**TO BE DONE**
Reproduce exactly the lines from the one containing "Write the build123d" through the one containing "boss_radius = 4.3", both included, and nothing else.

**DATA EXTRACT**
/---
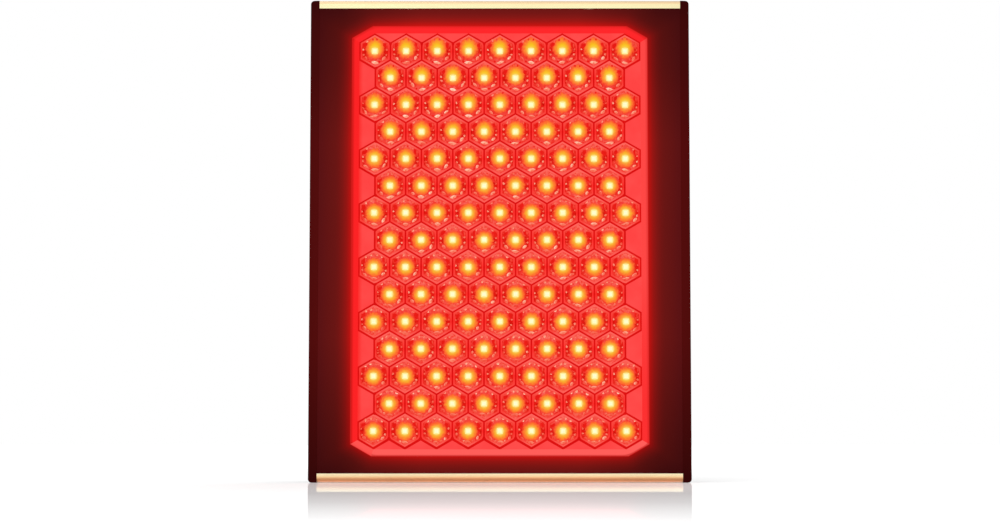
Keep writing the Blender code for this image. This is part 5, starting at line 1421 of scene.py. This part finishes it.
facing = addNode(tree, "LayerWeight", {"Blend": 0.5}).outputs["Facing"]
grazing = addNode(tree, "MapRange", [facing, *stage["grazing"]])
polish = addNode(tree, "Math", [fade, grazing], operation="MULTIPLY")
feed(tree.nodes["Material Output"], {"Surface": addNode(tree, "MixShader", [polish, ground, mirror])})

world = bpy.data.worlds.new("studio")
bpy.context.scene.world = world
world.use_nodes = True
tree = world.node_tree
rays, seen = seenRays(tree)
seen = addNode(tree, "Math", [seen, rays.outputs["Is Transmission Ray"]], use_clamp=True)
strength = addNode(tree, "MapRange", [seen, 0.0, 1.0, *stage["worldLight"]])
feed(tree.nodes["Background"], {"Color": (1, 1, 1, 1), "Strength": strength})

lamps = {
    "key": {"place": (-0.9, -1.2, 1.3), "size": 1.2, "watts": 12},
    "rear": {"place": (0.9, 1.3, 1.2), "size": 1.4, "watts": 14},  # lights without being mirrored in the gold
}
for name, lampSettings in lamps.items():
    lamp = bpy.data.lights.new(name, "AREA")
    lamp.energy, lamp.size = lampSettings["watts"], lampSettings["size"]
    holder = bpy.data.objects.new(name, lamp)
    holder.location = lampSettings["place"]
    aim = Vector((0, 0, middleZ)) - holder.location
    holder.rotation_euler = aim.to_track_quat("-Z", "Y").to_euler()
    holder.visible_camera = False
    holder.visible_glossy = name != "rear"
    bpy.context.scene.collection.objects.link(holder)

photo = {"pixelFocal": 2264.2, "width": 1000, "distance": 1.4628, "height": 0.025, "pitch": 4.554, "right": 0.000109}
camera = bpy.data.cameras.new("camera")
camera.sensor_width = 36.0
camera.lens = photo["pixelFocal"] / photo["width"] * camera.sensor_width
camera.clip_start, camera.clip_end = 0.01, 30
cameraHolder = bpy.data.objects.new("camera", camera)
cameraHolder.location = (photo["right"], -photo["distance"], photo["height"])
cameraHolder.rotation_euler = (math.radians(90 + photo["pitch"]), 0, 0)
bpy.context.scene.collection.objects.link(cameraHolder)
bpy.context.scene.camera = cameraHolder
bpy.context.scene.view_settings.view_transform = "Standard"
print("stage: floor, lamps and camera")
\---
/---
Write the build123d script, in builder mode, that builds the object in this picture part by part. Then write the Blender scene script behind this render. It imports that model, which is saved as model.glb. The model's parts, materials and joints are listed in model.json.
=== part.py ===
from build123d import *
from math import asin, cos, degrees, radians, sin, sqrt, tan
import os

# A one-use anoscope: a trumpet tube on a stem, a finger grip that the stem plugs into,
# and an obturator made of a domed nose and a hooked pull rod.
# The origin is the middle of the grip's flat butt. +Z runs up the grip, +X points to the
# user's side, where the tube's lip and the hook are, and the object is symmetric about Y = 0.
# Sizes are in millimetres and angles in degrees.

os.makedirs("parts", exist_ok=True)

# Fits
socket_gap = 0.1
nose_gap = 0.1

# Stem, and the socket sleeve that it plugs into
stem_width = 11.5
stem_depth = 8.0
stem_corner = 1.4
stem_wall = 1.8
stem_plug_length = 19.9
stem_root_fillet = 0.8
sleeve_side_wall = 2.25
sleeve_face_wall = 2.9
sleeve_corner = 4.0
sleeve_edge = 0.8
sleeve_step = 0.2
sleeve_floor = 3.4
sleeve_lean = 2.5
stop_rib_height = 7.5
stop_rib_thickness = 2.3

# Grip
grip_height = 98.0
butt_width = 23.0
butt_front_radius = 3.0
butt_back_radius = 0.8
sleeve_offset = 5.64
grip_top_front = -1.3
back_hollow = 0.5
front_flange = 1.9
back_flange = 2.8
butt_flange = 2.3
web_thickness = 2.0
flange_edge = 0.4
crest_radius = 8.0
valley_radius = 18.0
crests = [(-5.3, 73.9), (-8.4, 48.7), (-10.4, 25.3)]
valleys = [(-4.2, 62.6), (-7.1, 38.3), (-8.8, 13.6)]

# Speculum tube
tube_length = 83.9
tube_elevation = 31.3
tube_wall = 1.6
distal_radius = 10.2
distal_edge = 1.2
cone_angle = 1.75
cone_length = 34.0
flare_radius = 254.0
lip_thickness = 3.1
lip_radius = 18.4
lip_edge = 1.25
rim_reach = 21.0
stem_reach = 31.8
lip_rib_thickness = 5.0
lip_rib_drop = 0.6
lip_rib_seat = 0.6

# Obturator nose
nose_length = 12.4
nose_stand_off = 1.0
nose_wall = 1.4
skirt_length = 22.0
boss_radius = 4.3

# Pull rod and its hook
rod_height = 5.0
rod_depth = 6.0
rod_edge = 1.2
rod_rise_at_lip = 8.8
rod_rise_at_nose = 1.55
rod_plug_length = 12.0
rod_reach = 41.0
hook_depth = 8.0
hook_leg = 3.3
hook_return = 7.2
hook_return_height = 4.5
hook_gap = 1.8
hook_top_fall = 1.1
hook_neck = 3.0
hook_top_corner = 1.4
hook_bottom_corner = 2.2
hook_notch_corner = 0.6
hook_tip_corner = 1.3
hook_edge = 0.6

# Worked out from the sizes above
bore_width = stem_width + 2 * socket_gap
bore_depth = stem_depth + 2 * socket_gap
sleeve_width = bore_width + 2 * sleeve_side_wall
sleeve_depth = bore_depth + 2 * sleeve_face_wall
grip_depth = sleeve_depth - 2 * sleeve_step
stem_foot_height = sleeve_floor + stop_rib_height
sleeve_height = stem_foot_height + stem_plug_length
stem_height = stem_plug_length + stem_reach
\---
**RESPONSE TO THIS EXERCISE**
Write the build123d script, in builder mode, that builds the object in this picture part by part. Then write the Blender scene script behind this render. It imports that model, which is saved as model.glb. The model's parts, materials and joints are listed in model.json.
=== part.py ===
from build123d import *
from math import asin, cos, degrees, radians, sin, sqrt, tan
import os

# A one-use anoscope: a trumpet tube on a stem, a finger grip that the stem plugs into,
# and an obturator made of a domed nose and a hooked pull rod.
# The origin is the middle of the grip's flat butt. +Z runs up the grip, +X points to the
# user's side, where the tube's lip and the hook are, and the object is symmetric about Y = 0.
# Sizes are in millimetres and angles in degrees.

os.makedirs("parts", exist_ok=True)

# Fits
socket_gap = 0.1
nose_gap = 0.1

# Stem, and the socket sleeve that it plugs into
stem_width = 11.5
stem_depth = 8.0
stem_corner = 1.4
stem_wall = 1.8
stem_plug_length = 19.9
stem_root_fillet = 0.8
sleeve_side_wall = 2.25
sleeve_face_wall = 2.9
sleeve_corner = 4.0
sleeve_edge = 0.8
sleeve_step = 0.2
sleeve_floor = 3.4
sleeve_lean = 2.5
stop_rib_height = 7.5
stop_rib_thickness = 2.3

# Grip
grip_height = 98.0
butt_width = 23.0
butt_front_radius = 3.0
butt_back_radius = 0.8
sleeve_offset = 5.64
grip_top_front = -1.3
back_hollow = 0.5
front_flange = 1.9
back_flange = 2.8
butt_flange = 2.3
web_thickness = 2.0
flange_edge = 0.4
crest_radius = 8.0
valley_radius = 18.0
crests = [(-5.3, 73.9), (-8.4, 48.7), (-10.4, 25.3)]
valleys = [(-4.2, 62.6), (-7.1, 38.3), (-8.8, 13.6)]

# Speculum tube
tube_length = 83.9
tube_elevation = 31.3
tube_wall = 1.6
distal_radius = 10.2
distal_edge = 1.2
cone_angle = 1.75
cone_length = 34.0
flare_radius = 254.0
lip_thickness = 3.1
lip_radius = 18.4
lip_edge = 1.25
rim_reach = 21.0
stem_reach = 31.8
lip_rib_thickness = 5.0
lip_rib_drop = 0.6
lip_rib_seat = 0.6

# Obturator nose
nose_length = 12.4
nose_stand_off = 1.0
nose_wall = 1.4
skirt_length = 22.0
boss_radius = 4.3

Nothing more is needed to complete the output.